Governance, security, deployment models and future roadmap
Governance recommendations should be explicit. A steering committee should own business outcomes, budget and prioritization. A design authority should control process standards, configuration decisions and customization approvals. Site or function super users should own local adoption, issue escalation and SOP maintenance. This governance model is particularly important in multi-warehouse distribution environments where local practices can quickly fragment the solution. Security considerations should include role-based access, segregation of duties between purchasing, receiving, inventory adjustment and accounting, approval thresholds, device management for barcode hardware and periodic access reviews.
Cloud deployment models should be selected based on operational complexity and integration needs. Odoo Online suits organizations with limited customization and a preference for simplicity. Odoo.sh is often appropriate when controlled custom modules, CI/CD discipline and managed deployment pipelines are required. Managed private cloud or self-hosted models may be justified for complex integrations, stricter infrastructure control or specific regulatory constraints. Regardless of model, scalability depends more on process discipline, data quality and architecture choices than on infrastructure alone. Distributors planning growth should design for additional warehouses, higher SKU counts, more barcode transactions, EDI or carrier integrations and stronger analytics.

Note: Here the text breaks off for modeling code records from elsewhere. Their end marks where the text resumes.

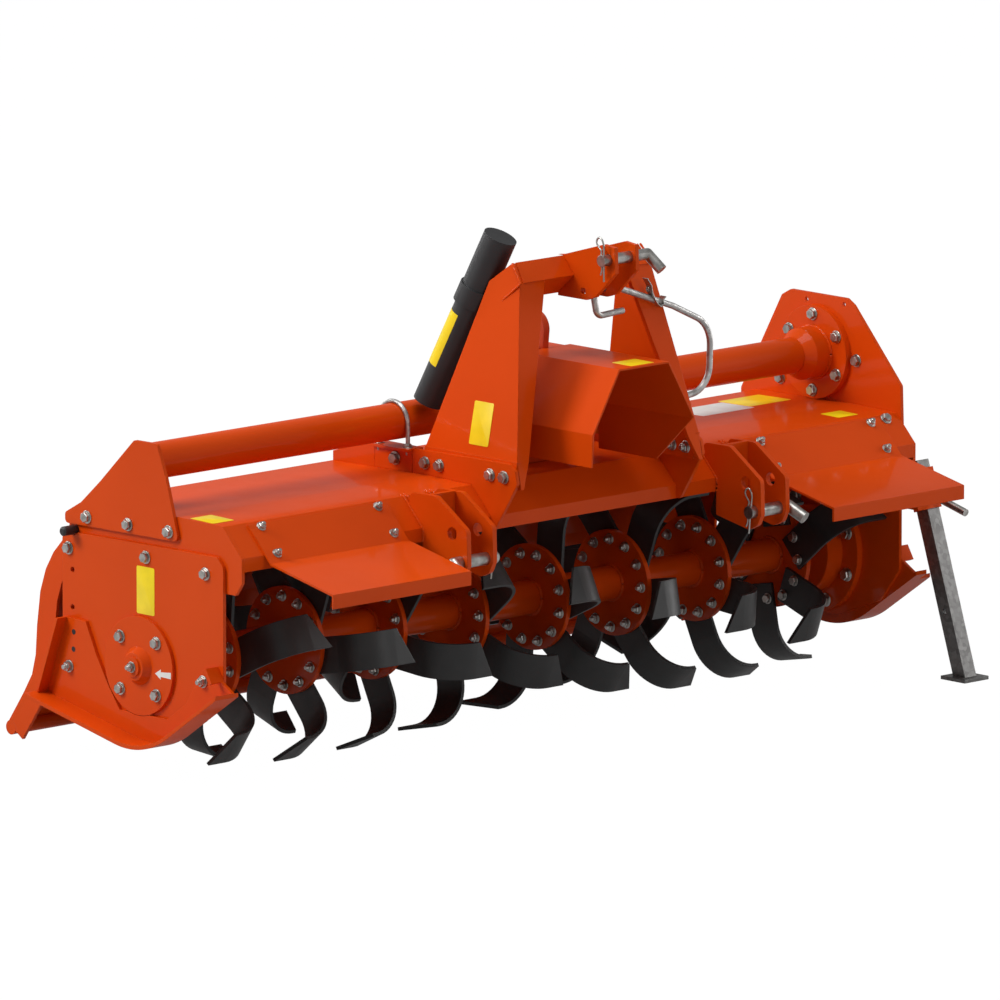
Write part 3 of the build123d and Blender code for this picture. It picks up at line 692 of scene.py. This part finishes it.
def bentStrip(name, line, y, width, thick, material, body):
    # a narrow strip bent along a line of (x, z) pairs, running back from y
    places = [Vector((x, z)) for x, z in line]
    left, right = [], []
    for i, place in enumerate(places):
        ahead = (places[min(i + 1, len(places) - 1)] - places[max(i - 1, 0)]).normalized()
        across = Vector((-ahead.y, ahead.x)) * thick / 2
        left.append(place + across)
        right.append(place - across)
    outline = left + right[::-1]
    shape = bmesh.new()
    front, back = ([shape.verts.new(spot(p.x, y + deep, p.y)) for p in outline] for deep in (0, width))
    joinRings(shape, front, back)
    count = len(outline)
    for ring in (front, back):
        for i in range(len(places) - 1):
            shape.faces.new((ring[i], ring[i + 1], ring[count - 2 - i], ring[count - 1 - i]))
    return addPiece(name, finishMesh(name, shape, 50), material, body)


def hookClip():
    line = [(148, 748), (160, 731), (163, 716), (171, 700), (180, 688), (190, 681), (197, 686), (196, 696),
            (204, 702)]
    bentStrip("hookClip", line, -352, 17, 2.2, zinc, "frame")
    fastenerSet("clipScrew", [(spot(162, -338, 722), (0, -1, 0))], 6, "frame")


def buildShaft():
    # six splines with a locking groove, in place of the plain shaft
    look = dict(outer=17.4, root=14.3, splines=6, steps=12, start=-293)
    heights = [(0, 0.88), (3, 1), (24, 1), (26, 0.8), (33, 0.8), (35, 1), (100, 1)]  # along, share of outer
    shape = bmesh.new()
    count = look["splines"] * look["steps"]
    rings = []
    for along, swell in heights:
        ring = []
        for i in range(count):
            t = 2 * math.pi * i / count
            raised = i % look["steps"] < look["steps"] // 2
            r = look["outer"] * swell if raised else min(look["root"], look["outer"] * swell)
            ring.append(shape.verts.new(spot(r * math.cos(t), look["start"] + along,
                                             lineHeight + r * math.sin(t))))
        rings.append(ring)
    for low, high in zip(rings, rings[1:]):
        joinRings(shape, low, high)
    shape.faces.new(rings[0])
    shape.faces.new(rings[-1][::-1])
    shaft = addPiece("splinedShaft", finishMesh("splinedShaft", shape, 25), steel, "pto")
    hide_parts("input_shaft")


buildWires()
hingeKnobs()
hookClip()
buildShaft()
print("wires and shaft made")


def buildWelds():
    tube = dict(rotor=38.5, cross=40.5, collar=58.5, flangeSide=7)
    rotorRings = []
    for i in range(flanges["count"]):
        x = flanges["first"] + flanges["pitch"] * i
        rotorRings += [ringPoints(x + side * tube["flangeSide"], 0, tube["rotor"]) for side in (-1, 1)]
    weldBead("flangeWelds", rotorRings, 4.5, "rotor")
    tubeRings = [ringPoints(x, lineHeight, tube["cross"]) for x in (-101, 101, -1015)]
    tubeRings.append(ringPoints(1001, lineHeight, tube["collar"]))
    weldBead("tubeWelds", tubeRings, 4.0, "frame")
    # clevis plates up the hood's front, and the legs' joints with the bar
    clevis = dict(across=(398, 410, 474, 486), line=((-312, 243), (-312, 271), (-253, 333), (-240, 336)))
    corner = ((204, -264, 730), (200, -316, 772), (192, -282, 812))
    seams = []
    for side in (-1, 1):
        seams += [[(side * x, y, z) for y, z in clevis["line"]] for x in clevis["across"]]
        seams.append([(side * x, y, z) for x, y, z in corner])
    weldBead("hitchWelds", seams, 2.6, "frame")


def tabHoles():
    # dark discs standing for two holes in the upright tab of the left skid: painted shade for the dark inside
    # of each hole
    shape = bmesh.new()
    for y, z in ((206, 46), (207, 8)):
        addLathe(shape, [(6, -0.1), (6, 0.15), (0, 0.15)], turnTo((-1, 0, 0), spot(-webFace, y, z)))
    addPiece("tabHoles", finishMesh("tabHoles", shape), plastic, "frame")


def bracketTails():
    # plates that run back from the tube clamps and slope down to the hood's rear edge
    look = dict(inner=275.2, outer=283.2, line=[(56, 332.5), (56, 387), (82, 385), (188, 353), (188, 329.5)])
    for side, tag in ends:
        shape = bmesh.new()
        walls = [[shape.verts.new(spot(side * x, y, z)) for y, z in look["line"]]
                 for x in (look["inner"], look["outer"])]
        for wall in walls:
            shape.faces.new(wall)
        for i in range(len(look["line"])):
            shape.faces.new((walls[0][i - 1], walls[0][i], walls[1][i], walls[1][i - 1]))
        addPiece("bracketTail" + tag, finishMesh("bracketTail" + tag, shape), paint, "frame")


def gearboxCovers():
    # cast covers at the rear and front, bolts round the rear one, and filler, level and breather plugs
    look = dict(rearFace=62, frontFace=-193, bolts=62, boltFace=72)
    shape = bmesh.new()
    addLathe(shape, [(72, -1), (72, 7), (69, 10), (40, 10), (37, 13), (30, 16), (0, 17)],
             turnTo((0, 1, 0), spot(0, look["rearFace"], lineHeight)), 40)
    addLathe(shape, [(52, -1), (52, 5), (49, 8), (0, 8)],
             turnTo((0, -1, 0), spot(0, look["frontFace"], lineHeight)), 36)
    addPiece("gearboxCovers", finishMesh("gearboxCovers", shape), casting, "frame")
    ring = [(spot(look["bolts"] * math.cos(t), look["boltFace"], lineHeight + look["bolts"] * math.sin(t)),
             (0, 1, 0)) for t in (math.radians(22.5 + 45 * i) for i in range(8))]
    plugs = [(spot(-58, look["rearFace"], 372), (0, 1, 0)), (spot(60, look["rearFace"], 545), (0, 1, 0)),
             (spot(-52, -60, 585), (0, 0, 1))]
    fastenerSet("gearboxBolts", ring + plugs, 8, "frame")


def caseBosses():
    # round bosses over the drive case's two shafts, and its plugs
    shape = bmesh.new()
    for z, radius in ((0, 52), (lineHeight, 48)):
        profile = [(radius, -1), (radius, 5), (radius - 3, 8), (radius * 0.5, 8), (radius * 0.45, 5), (0, 5)]
        addLathe(shape, profile, turnTo((1, 0, 0), spot(caseFace, 0, z)), 36)
    addPiece("caseBosses", finishMesh("caseBosses", shape), paint, "frame")
    plugs = [(spot(caseFace, y, z), (1, 0, 0)) for y, z in ((30, 330), (-40, 120))]
    fastenerSet("casePlugs", plugs, 10, "frame")


buildWelds()
tabHoles()
bracketTails()
gearboxCovers()
caseBosses()
print("welds and covers made")
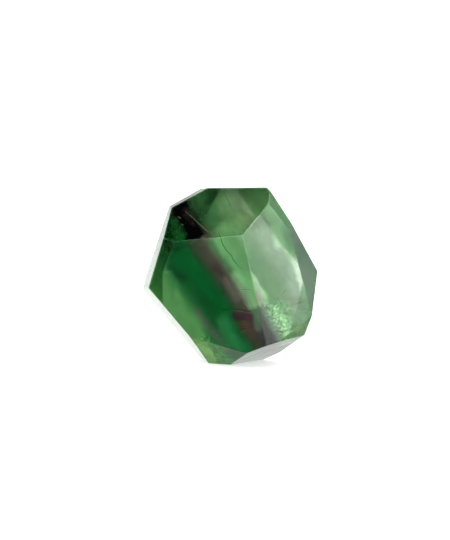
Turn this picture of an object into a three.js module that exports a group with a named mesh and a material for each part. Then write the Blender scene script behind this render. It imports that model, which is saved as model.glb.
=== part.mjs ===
// Rainbow fluorite freeform: one clear crystal, ground into a many-sided block and
// polished flat by flat, standing on the small flat at its foot.
// Millimetres, +Z up, front looks along -Y, origin on the table under the middle.

import * as THREE from 'three'
import { ConvexGeometry } from 'three/addons/geometries/ConvexGeometry.js'

const FOOT_TO_MIDDLE = 14 // all flats are measured from one point inside the stone
const EDGE_RADIUS = 0.2 // polishing has only just broken the edges
const SAME_POINT = 1e-6

const STONE_GREEN = 0x4f9a5c
const POLISH_ROUGHNESS = 0.05

// The flats, as a stone cutter would list them.
// turn: degrees round the upright axis, 0 faces the front, 90 the right, -90 the left
// rise: degrees the flat looks up, or down when negative
// out:  how far the flat lies from the middle
const FLATS = [
  // front: three large flats round a blunt peak
  { at: 'wide front', turn: -9.5, rise: -1.5, out: 9.7 },
  { at: 'upper front', turn: -12, rise: 23.5, out: 11.95 },
  { at: 'right front', turn: 14, rise: 3.5, out: 11.1 },

  // front: narrow flats stepping back to the rim
  { at: 'left front, upper half', turn: -17.5, rise: 1.5, out: 10.95 },
  { at: 'left front, lower half', turn: -18, rise: -1.5, out: 10.95 },
  { at: 'upper right front', turn: 31, rise: 16, out: 14.15 },
  { at: 'far right front', turn: 48.5, rise: 11, out: 14.35 },
  { at: 'lower right front', turn: 32.5, rise: -21.5, out: 15.4 },
  { at: 'toe', turn: -29.5, rise: -52.5, out: 13.45 },

  // sides: long walls running front to back
  { at: 'left wall', turn: -84.5, rise: 16.5, out: 12.8 },
  { at: 'lower left wall', turn: -78, rise: -39, out: 11.75 },
  { at: 'upper left wall', turn: -84, rise: 61.5, out: 15.2 },
  { at: 'top', turn: -166, rise: 88, out: 14.95 },
  { at: 'upper right wall', turn: 110.5, rise: 32.5, out: 10.85 },
  { at: 'right wall', turn: 107, rise: -15.5, out: 11.6 },
  { at: 'lower right wall', turn: 50, rise: -65, out: 14 },
  { at: 'foot', turn: 0, rise: -90, out: FOOT_TO_MIDDLE },

  // back: a small middle flat ringed by larger ones
  { at: 'middle back', turn: 177.5, rise: -1, out: 10.3 },
  { at: 'upper left back', turn: -140, rise: 35.5, out: 12.2 },
  { at: 'left back', turn: -157.5, rise: 3, out: 11.6 },
  { at: 'lower left back', turn: -157.5, rise: -24, out: 10.6 },
  { at: 'upper back', turn: 176.5, rise: 29.5, out: 12.4 },
  { at: 'upper right back', turn: 149, rise: 16, out: 10.7 },
  { at: 'lower back', turn: 174, rise: -31.5, out: 11.6 },
  { at: 'right back', turn: 144.5, rise: -13.5, out: 8.55 },
]

// The direction a flat looks in.
function facing({ turn, rise }) {
  const round = THREE.MathUtils.degToRad(turn)
  const up = THREE.MathUtils.degToRad(rise)
  return new THREE.Vector3(
    Math.sin(round) * Math.cos(up),
    -Math.cos(round) * Math.cos(up),
    Math.sin(up),
  )
}

// The point where three flats cross, or null when they never do.
function crossing(a, b, c) {
  const along = new THREE.Vector3().crossVectors(b.normal, c.normal)
  const volume = a.normal.dot(along)
  if (Math.abs(volume) < SAME_POINT) return null
  const second = new THREE.Vector3().crossVectors(c.normal, a.normal)
  const third = new THREE.Vector3().crossVectors(a.normal, b.normal)
  return along
    .multiplyScalar(a.out)
    .addScaledVector(second, b.out)
    .addScaledVector(third, c.out)
    .divideScalar(volume)
}

// Every corner of the block bounded by the flats, with the flats that meet there.
function cornersOf(flats) {
  const corners = []
  for (let i = 0; i < flats.length; i++) {
    for (let j = i + 1; j < flats.length; j++) {
      for (let k = j + 1; k < flats.length; k++) {
        const meeting = [flats[i], flats[j], flats[k]]
        const point = crossing(...meeting)
        if (!point) continue
        const outside = flats.some((f) => f.normal.dot(point) > f.out + SAME_POINT)
        if (!outside) corners.push({ point, meeting })
      }
    }
  }
  return corners
}

// Points on the small ball that rounds one corner: one under each flat, one along
// each edge, and one at the tip.
function roundedCorner({ point, meeting }) {
  const [a, b, c] = meeting.map((flat) => flat.normal)
  const directions = [
    a,
    b,
    c,
    new THREE.Vector3().addVectors(a, b),
    new THREE.Vector3().addVectors(b, c),
    new THREE.Vector3().addVectors(c, a),
    new THREE.Vector3().addVectors(a, b).add(c),
  ]
  return directions.map((direction) =>
    direction.clone().setLength(EDGE_RADIUS).add(point),
  )
}

const innerFlats = FLATS.map((flat) => ({
  normal: facing(flat),
  out: flat.out - EDGE_RADIUS,
}))
const surfacePoints = cornersOf(innerFlats).flatMap(roundedCorner)
const block = new ConvexGeometry(surfacePoints)

// Stand it on the table, centred over the origin.
block.computeBoundingBox()
const { min, max } = block.boundingBox
block.translate(-(min.x + max.x) / 2, -(min.y + max.y) / 2, -min.z)

const polishedFluorite = new THREE.MeshStandardMaterial({
  color: STONE_GREEN,
  roughness: POLISH_ROUGHNESS,
  metalness: 0,
})

const crystal = new THREE.Mesh(block, polishedFluorite)
crystal.name = 'fluorite_crystal'

const group = new THREE.Group()
group.name = 'rainbow_fluorite_freeform'
group.add(crystal)

export default group
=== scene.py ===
"""Rainbow fluorite freeform: a clear green and purple banded crystal, ground flat by flat and polished.

Places on the stone are in millimetres, read from the front and a little from above: to the right,
up, and out towards the viewer. Sizes of the stage, and settings with a unit of length, are in metres.
"""

import math

import bmesh
import bpy
from bpy.props import FloatProperty, FloatVectorProperty, PointerProperty
from mathutils import Matrix, Vector
from mathutils import noise as perlin
from mathutils.bvhtree import BVHTree


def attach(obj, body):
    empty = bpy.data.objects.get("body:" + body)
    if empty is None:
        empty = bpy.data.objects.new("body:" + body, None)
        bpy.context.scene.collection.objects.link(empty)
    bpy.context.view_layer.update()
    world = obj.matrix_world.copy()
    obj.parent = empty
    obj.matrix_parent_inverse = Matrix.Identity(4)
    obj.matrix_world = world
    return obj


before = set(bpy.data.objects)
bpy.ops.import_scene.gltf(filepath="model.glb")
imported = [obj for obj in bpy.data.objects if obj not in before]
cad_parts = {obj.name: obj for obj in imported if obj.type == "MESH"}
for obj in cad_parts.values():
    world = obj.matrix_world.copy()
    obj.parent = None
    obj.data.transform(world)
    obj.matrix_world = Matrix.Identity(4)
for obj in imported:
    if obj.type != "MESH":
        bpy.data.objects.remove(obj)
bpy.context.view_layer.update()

bl_info = {
    "name": "Rainbow Fluorite Freeform",
    "version": (1, 0, 0),
    "blender": (4, 5, 0),
    "location": "3D View > Sidebar > Fluorite",
    "description": "Finishes a polished rainbow fluorite and sets its stage",
    "category": "Object",
}

MM = 0.001
LOOKED_DOWN = math.radians(4)  # how far down the stone is looked at
RIGHT = Vector((1, 0, 0))
UP = Vector((0, math.sin(LOOKED_DOWN), math.cos(LOOKED_DOWN)))
OUT = Vector((0, -math.cos(LOOKED_DOWN), math.sin(LOOKED_DOWN)))
FAR_OUT = 40  # well clear of the stone
FACE = Vector((-0.573, -10.813, 16.102))  # 1 mm in front of the wide front flat: places are read from it

FLUORITE_IOR = 1.434

# Growth zones run down to the right. They go into the stone along the way that the wide front flat
# bends a view.
ACROSS = 0.87 * RIGHT + 0.49 * UP + 0.059 * OUT
ALONG = 0.49 * RIGHT - 0.87 * UP

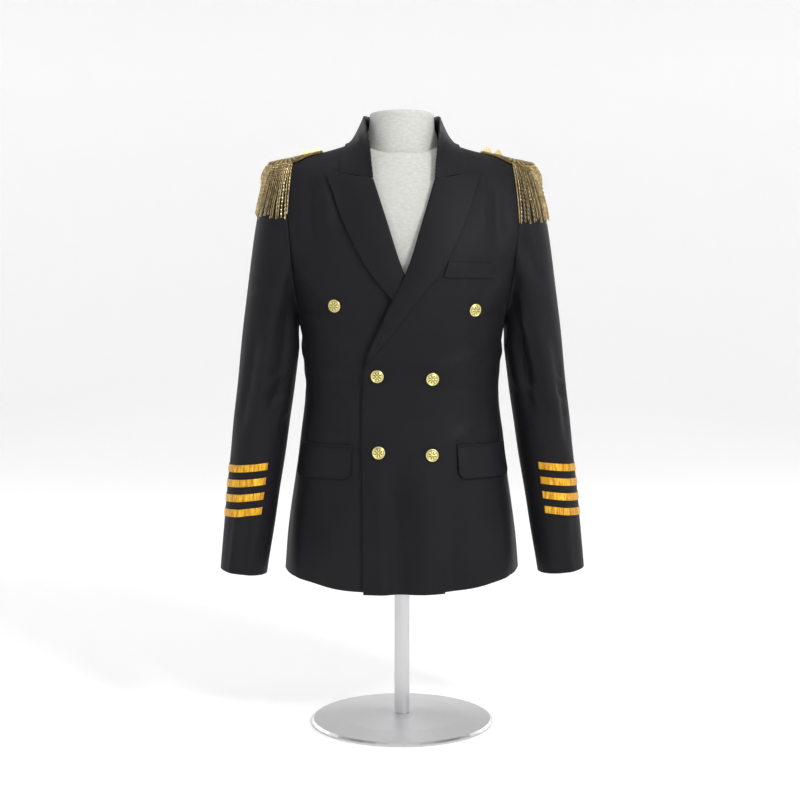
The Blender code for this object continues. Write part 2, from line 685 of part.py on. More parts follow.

AI automation opportunities should be approached pragmatically. In distribution ERP programs, AI can assist with support ticket categorization in Helpdesk, document extraction in vendor invoice processing, knowledge search across SOPs in Documents, anomaly detection in inventory adjustments and training content recommendations by role. It should not replace core process design or user accountability. Executive recommendations are straightforward: treat training as a workstream from day one, standardize before customizing, validate with realistic scenarios, govern access tightly, invest in super users and maintain a structured hypercare period. The future roadmap should include advanced warehouse optimization, stronger analytics, supplier and customer portal enhancements, predictive replenishment support and periodic retraining aligned to process changes. The key implementation principle is simple: adoption accelerates when training architecture is built into the ERP design, not added after the system is already configured.